Banks in Dubai operate under strict regulatory oversight from institutions like the Central Bank of the UAE and the Dubai Financial Services Authority (DFSA), enforcing Anti-Money Laundering (AML), Counter-Terrorist Financing (CTF), and Know Your Customer (KYC) rules. Non-compliance with these strict financial compliance laws, such as incomplete documentation, unclear fund sources, or engaging in high-risk transactions, can trigger immediate account freezing as banks prioritize regulatory adherence over business continuity.
How can businesses ensure their documentation meets Dubai’s compliance standards?
To prevent complications, companies must maintain up-to-date and accurate records, including commercial licenses, shareholder identification, audited financial statements, and proof of transaction legitimacy. Submitting complete KYC documentation and undergoing regular internal audits ensures alignment with UAE regulatory expectations, reducing the risk of banks flagging accounts for suspected non-compliance.
Why do seemingly legitimate transactions sometimes result in frozen accounts?
Even legitimate businesses may face issues if transactions involve high-risk jurisdictions, unusual cash flows, or lack of clear commercial purpose. Dubai’s banks employ automated transaction monitoring systems that prioritize risk mitigation, often flagging behavior that deviates from established patterns. Without proactive communication and supporting documentation, such alerts can lead to preventive account freezes despite lawful intent.
What immediate steps should a business take if their bank account is frozen in Dubai?

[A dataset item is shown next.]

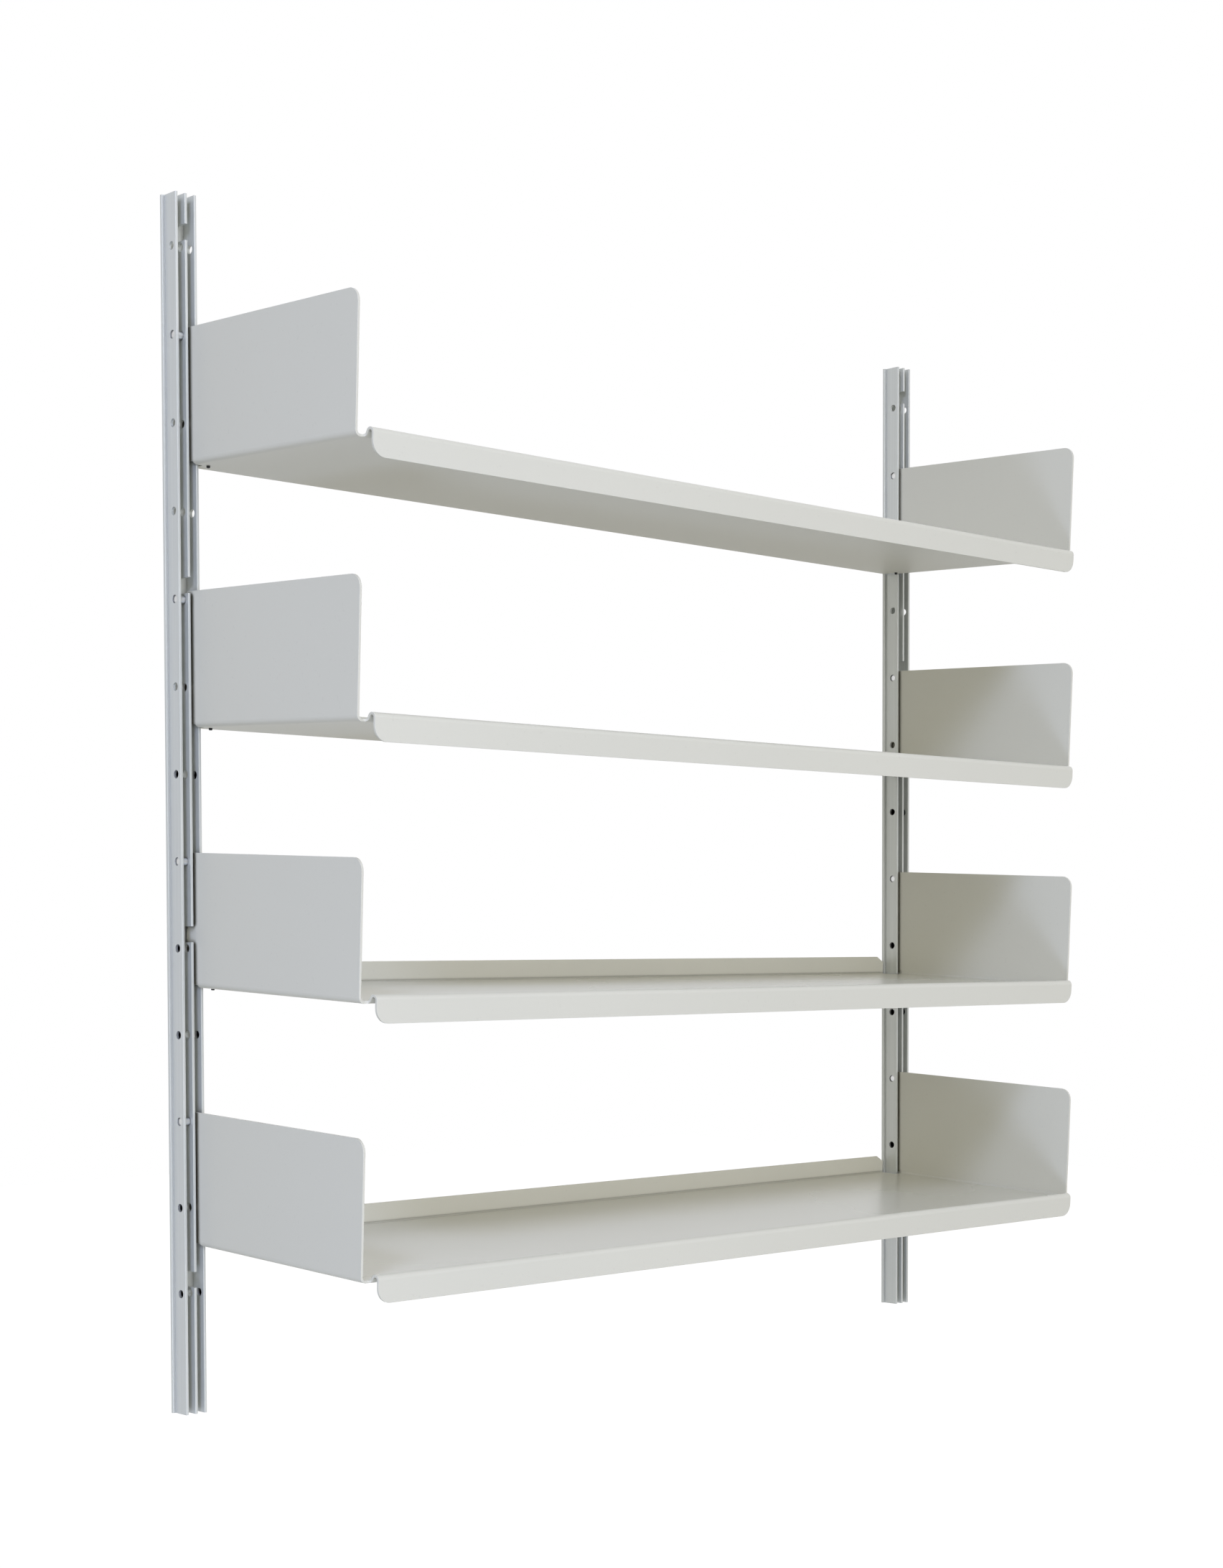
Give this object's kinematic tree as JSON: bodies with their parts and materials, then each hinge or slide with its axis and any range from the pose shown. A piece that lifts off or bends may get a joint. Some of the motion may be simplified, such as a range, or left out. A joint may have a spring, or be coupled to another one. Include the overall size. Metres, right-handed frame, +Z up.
{
  "type": "wall-mounted shelving system",
  "caption": "Wall-mounted shelving: folded sheet-metal shelves with end cheeks, hung by cross pins in two slotted aluminium wall tracks.",
  "frame": {"origin": "centre of the outer rectangle of wall-screw holes, on the wall plane at the back of the tracks", "axes": "+X along the wall to the right as seen from the room, +Y into the wall, +Z up along the tracks"},
  "size_m": [0.9374, 0.2503, 1.008],
  "materials": {
    "track_aluminium": "satin anodised",
    "shelf_enamel": "off-white enamel, satin gloss",
    "pin_metal": "turned, bright",
    "buffer_rubber": "matt, dark"
  },
  "bodies": {
    "wall_tracks": {"track_left": "track_aluminium", "track_right": "track_aluminium"},
    "shelf_1_body": {"shelf_1": "shelf_enamel", "buffer_left_1": "buffer_rubber", "buffer_right_1": "buffer_rubber"},
    "pin_left_1_body": {"pin_left_1": "pin_metal"},
    "pin_right_1_body": {"pin_right_1": "pin_metal"},
    "shelf_2_body": {"shelf_2": "shelf_enamel", "buffer_left_2": "buffer_rubber", "buffer_right_2": "buffer_rubber"},
    "pin_left_2_body": {"pin_left_2": "pin_metal"},
    "pin_right_2_body": {"pin_right_2": "pin_metal"},
    "shelf_3_body": {"shelf_3": "shelf_enamel", "buffer_left_3": "buffer_rubber", "buffer_right_3": "buffer_rubber"},
    "pin_left_3_body": {"pin_left_3": "pin_metal"},
    "pin_right_3_body": {"pin_right_3": "pin_metal"},
    "shelf_4_body": {"shelf_4": "shelf_enamel", "buffer_left_4": "buffer_rubber", "buffer_right_4": "buffer_rubber"},
    "pin_left_4_body": {"pin_left_4": "pin_metal"},
    "pin_right_4_body": {"pin_right_4": "pin_metal"}
  },
  "joints": [
    {"name": "shelf_1_tilt", "type": "hinge", "parent": "wall_tracks", "child": "shelf_1_body", "pos_m": [0, -0.012, 0.3483], "axis": [-1, 0, 0], "range_deg": [0, 20]},
    {"name": "pin_left_1_slide", "type": "slide", "parent": "wall_tracks", "child": "pin_left_1_body", "axis": [-1, 0, 0], "range_m": [0, 0.01]},
    {"name": "pin_right_1_slide", "type": "slide", "parent": "wall_tracks", "child": "pin_right_1_body", "axis": [1, 0, 0], "range_m": [0, 0.01]},
    {"name": "shelf_2_tilt", "type": "hinge", "parent": "wall_tracks", "child": "shelf_2_body", "pos_m": [0, -0.012, 0.1323], "axis": [-1, 0, 0], "range_deg": [0, 20]},
    {"name": "pin_left_2_slide", "type": "slide", "parent": "wall_tracks", "child": "pin_left_2_body", "axis": [-1, 0, 0], "range_m": [0, 0.01]},
    {"name": "pin_right_2_slide", "type": "slide", "parent": "wall_tracks", "child": "pin_right_2_body", "axis": [1, 0, 0], "range_m": [0, 0.01]},
    {"name": "shelf_3_tilt", "type": "hinge", "parent": "wall_tracks", "child": "shelf_3_body", "pos_m": [0, -0.012, -0.0837], "axis": [-1, 0, 0], "range_deg": [0, 20]},
    {"name": "pin_left_3_slide", "type": "slide", "parent": "wall_tracks", "child": "pin_left_3_body", "axis": [-1, 0, 0], "range_m": [0, 0.01]},
    {"name": "pin_right_3_slide", "type": "slide", "parent": "wall_tracks", "child": "pin_right_3_body", "axis": [1, 0, 0], "range_m": [0, 0.01]},
    {"name": "shelf_4_tilt", "type": "hinge", "parent": "wall_tracks", "child": "shelf_4_body", "pos_m": [0, -0.012, -0.2997], "axis": [-1, 0, 0], "range_deg": [0, 20]},
    {"name": "pin_left_4_slide", "type": "slide", "parent": "wall_tracks", "child": "pin_left_4_body", "axis": [-1, 0, 0], "range_m": [0, 0.01]},
    {"name": "pin_right_4_slide", "type": "slide", "parent": "wall_tracks", "child": "pin_right_4_body", "axis": [1, 0, 0], "range_m": [0, 0.01]}
  ]
}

Upon an account freeze, the business must immediately contact the bank’s compliance department and submit a detailed response referencing the specific issue. Providing supporting evidence, such as contracts, payment trails, or legal opinions, helps clarify the matter. Engaging a local legal advisor familiar with UAE financial regulations can expedite resolution and help restore access under regulatory compliance frameworks.